Excitement bubbled in her heart and she couldn’t contain it. “Hunter, this the first time I’ve been able to think back to a time I shared with Josh without actually thinking about
him.”

Hunter’s expression didn’t change. His eyes remained dark, watchful.

She didn’t care. She blew out a breath she felt as if she’d been holding for years. She almost wanted to cry with spontaneous relief. “It’s…I feel free.” She laughed lightly, tears pricking her eyes. “Here I am, on the run in the jungle, being chased by—by militia, a group bent on dominating the world, poisonous bugs, snakes, gorillas and…and all I feel is
exhilarated,
free of my ex, can you believe it? How weird is that! Am I going totally insane?”

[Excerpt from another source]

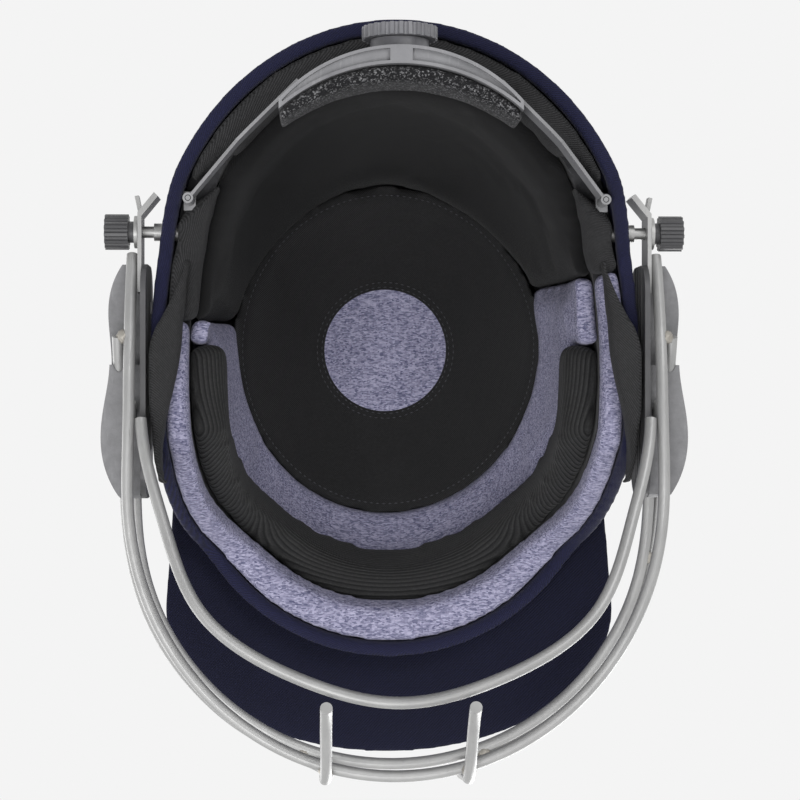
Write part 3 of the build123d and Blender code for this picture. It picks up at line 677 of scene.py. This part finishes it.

A smile crept along Hunter’s mouth. A dimple deepened in one cheek and creases fanned out around his eyes. “Not
totally.”

She’d made the hard-ass soldier smile, really smile. She’d made him reveal a dimple she hadn’t seen before. He was truly happy
for her.
Damn, it felt good. She grinned. His eyes sparkled in response, edging her over, and she did it. She gave a little spin, her arms held wide.

Hunter threw back his head and laughed—a laugh that vibrated right through her, filled her with happiness. She spun again, round and round under the trees, her arms out, her hair lifting around her. Monkeys cackled in response. She found it funny that even primates in the trees saw the humor in it all. She spun faster and the world spun with her, and then suddenly without her. The ground dipped one way, the branches the other in a kaleidoscopic blur of green and brown and yellow…. She teetered, tripped, flailed and fell. Hunter caught her, and her body slapped hard against his chest.

She held still, the world racing wildly around her, the sound of blood again rushing in her ears.

Then everything grew hushed, even the monkeys. It was as if the whole jungle was holding its breath. She slid her eyes slowly up to his, and swallowed. The mirth, all signs of happiness in his eyes, were gone, replaced instead by dark, blatant hunger and the raw stamp of arousal etched along the lines of his mouth.

She could feel the thud of his heart, hard and fast, against her breasts. She could smell his maleness, feel the dampness on his arms, his hair rough against her skin. Heat seeped into her belly. The world narrowed around her.